Cost and Time Differences
Models are cheaper and faster to produce. An early sketch model can be built in hours from inexpensive materials. Even a polished appearance model costs a fraction of what a working prototype requires, because you’re only replicating the exterior.
Prototypes demand significantly more investment. You’re working with production-grade or near-production-grade materials, potentially custom tooling, and often multiple rounds of iteration as testing reveals issues. In electronics, for example, producing just a handful of prototype circuit boards carries a very high cost per unit compared to volume production, where scaling up by a factor of ten can lower per-unit costs by 30 to 40 percent. The prototype phase is inherently expensive because you’re building small quantities of something complex.
This cost difference is exactly why models exist. Every question you can answer with a cheap, fast model is a question you don’t have to answer with an expensive, time-consuming prototype. Settling on the right form factor, layout, and overall concept through modeling means your prototype iterations focus on engineering problems rather than going back to rethink fundamental design choices.
Quick Comparison
- Purpose: Models demonstrate appearance and concept. Prototypes test function and performance.

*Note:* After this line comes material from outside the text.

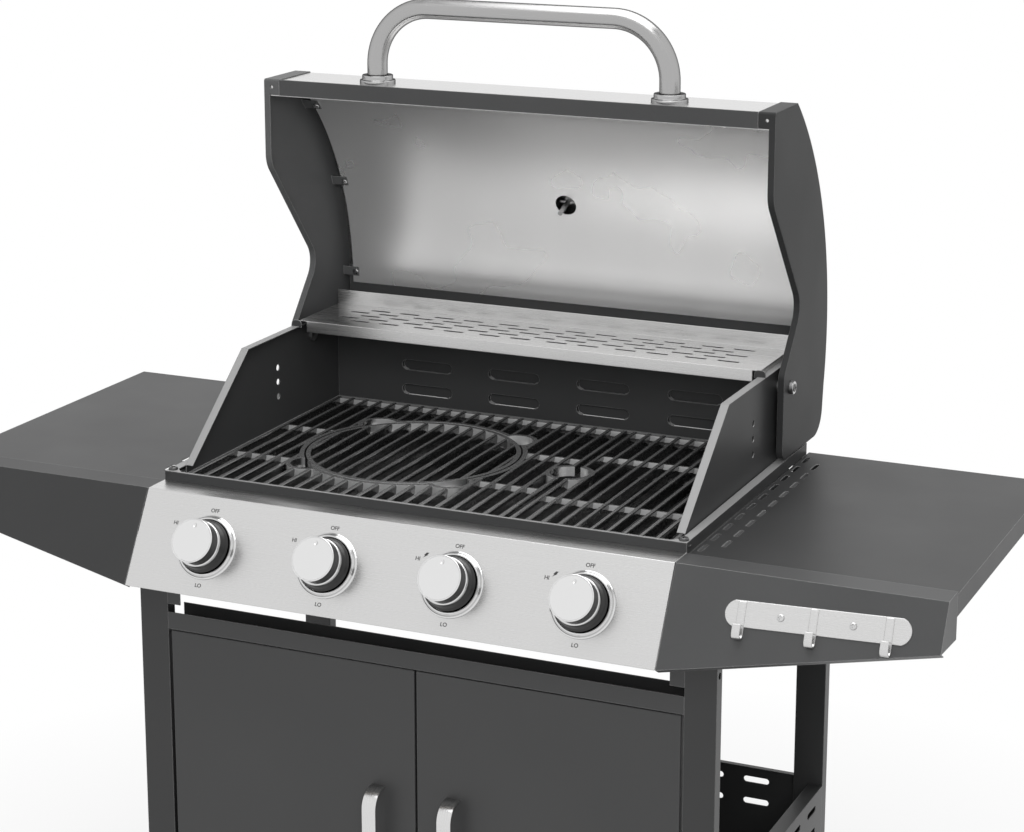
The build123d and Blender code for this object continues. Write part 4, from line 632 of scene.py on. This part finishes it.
class Pattern:
    """A Geometry Nodes tree with named sizes, run once into a plain mesh."""

    def __init__(self, name):
        self.tree = bpy.data.node_groups.new(name, "GeometryNodeTree")
        self.tree.interface.new_socket("Geometry", in_out="INPUT", socket_type="NodeSocketGeometry")
        self.tree.interface.new_socket("Geometry", in_out="OUTPUT", socket_type="NodeSocketGeometry")
        self.inlet = self.tree.nodes.new("NodeGroupInput")
        self.outlet = self.tree.nodes.new("NodeGroupOutput")
        self.sizes = {}

    def size(self, name, value, kind="Float"):
        item = self.tree.interface.new_socket(name, in_out="INPUT", socket_type="NodeSocket" + kind)
        self.sizes[item.identifier] = value
        return self.inlet.outputs[name]

    def add(self, kind, inputs, prefix="GeometryNode", **settings):
        return wired(self.tree, prefix + kind, inputs, **settings)

    def rounded(self, curve, label, radius, steps, limited=False):
        """A curve whose corners are arcs of a named size."""
        inputs = {"Curve": curve, "Radius": self.size(label, radius), "Count": steps, "Limit Radius": limited}
        return self.add("FilletCurve", inputs, mode="POLY").outputs[0]

    def bent_line(self, bend, steps):
        """The base mesh's edges as a curve with rounded bends."""
        line = self.add("MeshToCurve", {"Mesh": self.inlet.outputs["Geometry"]}).outputs[0]
        return self.rounded(line, "Bend radius", bend, steps)

    def captured(self, geometry, kind, label, value):
        """A geometry with a value kept on it, and the kept value."""
        kept = self.tree.nodes.new("GeometryNodeCaptureAttribute")
        kept.capture_items.new(kind, label)
        self.tree.links.new(geometry, kept.inputs["Geometry"])
        self.tree.links.new(value, kept.inputs[label])
        return kept.outputs["Geometry"], kept.outputs[label]

    def swept(self, curve, profile):
        """A profile swept along a curve, its own coordinates running across it and along it."""
        length = self.add("SplineParameter", {}).outputs["Length"]
        curve, along = self.captured(curve, "FLOAT", "Along", length)
        place = self.add("InputPosition", {}).outputs[0]
        profile, across = self.captured(profile, "VECTOR", "Across", place)
        inputs = {"Curve": curve, "Profile Curve": profile, "Fill Caps": True}
        mesh = self.add("CurveToMesh", inputs).outputs[0]
        apart = self.add("SeparateXYZ", {"Vector": across}, "ShaderNode").outputs
        own = self.add("CombineXYZ", {"X": apart[0], "Y": apart[1], "Z": along}, "ShaderNode").outputs[0]
        return self.add("StoreNamedAttribute", {"Geometry": mesh, "Name": "own", "Value": own},
                        data_type="FLOAT_VECTOR", domain="POINT").outputs[0]

    def made(self, name, geometry, finish, corners=()):
        """Runs the tree on a line through corners, where it needs one, and gives the plain mesh."""
        material = self.size("Finish", finish.material, "Material")
        whole = self.add("RealizeInstances", {"Geometry": geometry}).outputs[0]
        dressed = self.add("SetMaterial", {"Geometry": whole, "Material": material}).outputs[0]
        self.tree.links.new(dressed, self.outlet.inputs[0])
        base = bpy.data.meshes.new(name + "_base")
        if corners:
            base.from_pydata([Vector(corner) for corner in corners],
                             [(index, index + 1) for index in range(len(corners) - 1)], [])
        maker = bpy.data.objects.new(name + "_maker", base)
        bpy.context.scene.collection.objects.link(maker)
        modifier = maker.modifiers.new("pattern", "NODES")
        modifier.node_group = self.tree
        for identifier, value in self.sizes.items():
            modifier[identifier] = value
        return plain_mesh(maker)


def ribbed_grip(radius, count, tall, rib):
    """Fine upright ribs round a grip, centred on the origin."""
    ribs = Pattern("grip ribs")
    ring = ribs.add("MeshCircle", {"Vertices": ribs.size("Count", count, "Int"),
                                   "Radius": ribs.size("Radius", radius)}).outputs[0]
    one = ribs.add("MeshCylinder", {"Vertices": 6, "Radius": ribs.size("Rib radius", rib),
                                    "Depth": ribs.size("Rib length", tall)}).outputs[0]
    spread = ribs.add("InstanceOnPoints", {"Points": ring, "Instance": one}).outputs[0]
    return ribs.made("grip_ribs", spread, FINISH["knob_plastic"])


def bent_tube(corners, radius, bend, finish):
    """A round tube along a path with rounded bends."""
    tube = Pattern("bent tube")
    line = tube.bent_line(bend, steps=24)
    ring = tube.add("CurvePrimitiveCircle", {"Resolution": 64, "Radius": tube.size("Tube radius", radius)})
    return tube.made("bent_tube", tube.swept(line, ring.outputs[0]), finish, corners)


def bent_strap(corners, wide, thick, bend, finish):
    """A flat strap with eased edges along a path in a plane square to X."""
    strap = Pattern("bent strap")
    line = strap.bent_line(bend, steps=12)
    level = strap.add("SetCurveNormal", {"Curve": line, "Normal": X_AXIS}, mode="FREE").outputs[0]
    sides = {"Width": strap.size("Width", wide), "Height": strap.size("Thickness", thick)}
    flat = strap.add("CurvePrimitiveQuadrilateral", sides, mode="RECTANGLE").outputs[0]
    section = strap.rounded(flat, "Edge", thick * 0.3, steps=4, limited=True)
    return strap.made("bent_strap", strap.swept(level, section), finish, corners)


def marks_round(count, start, sweep, radius, long, wide, tall):
    """Dial marks on part of a circle, in the dial's own frame."""
    marks = Pattern("dial marks")
    arc = marks.add("CurveArc", {"Resolution": marks.size("Count", count, "Int"),
                                 "Radius": marks.size("Radius", radius), "Start Angle": start,
                                 "Sweep Angle": sweep}).outputs["Curve"]
    points = marks.add("CurveToPoints", {"Curve": arc}, mode="EVALUATED")
    bar = marks.add("MeshCube", {"Size": (long, wide, tall)}).outputs[0]
    turn = marks.add("AlignRotationToVector", {"Vector": marks.add("InputPosition", {}).outputs[0]},
                     "FunctionNode", axis="X", pivot_axis="Z").outputs[0]
    spread = marks.add("InstanceOnPoints", {"Points": points.outputs[0], "Instance": bar, "Rotation": turn})
    return marks.made("dial_marks", spread.outputs[0], INK)


CAPITALS = 1.38          # size of the letters for capitals 1 tall
PRINT = 0.05 * MM        # thickness of the print
BOLD = 0.1 * MM          # how much the strokes are fattened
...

- Functionality: Models are typically non-functional. Prototypes are working versions with real mechanics or interactivity.
- Materials: Models use whatever communicates the look (foam, cardboard, placeholder graphics). Prototypes use materials close to the final product.
- Timing: Models appear early in the design process. Prototypes come later, after concepts are validated.
- Scale: Models are often built at different scales. Prototypes typically maintain full-scale dimensions.
- Cost: Models are relatively inexpensive and quick to build. Prototypes require more time, specialized skills, and budget.
- Feedback type: Models generate reactions to the overall concept. Prototypes generate data about usability, durability, and technical feasibility.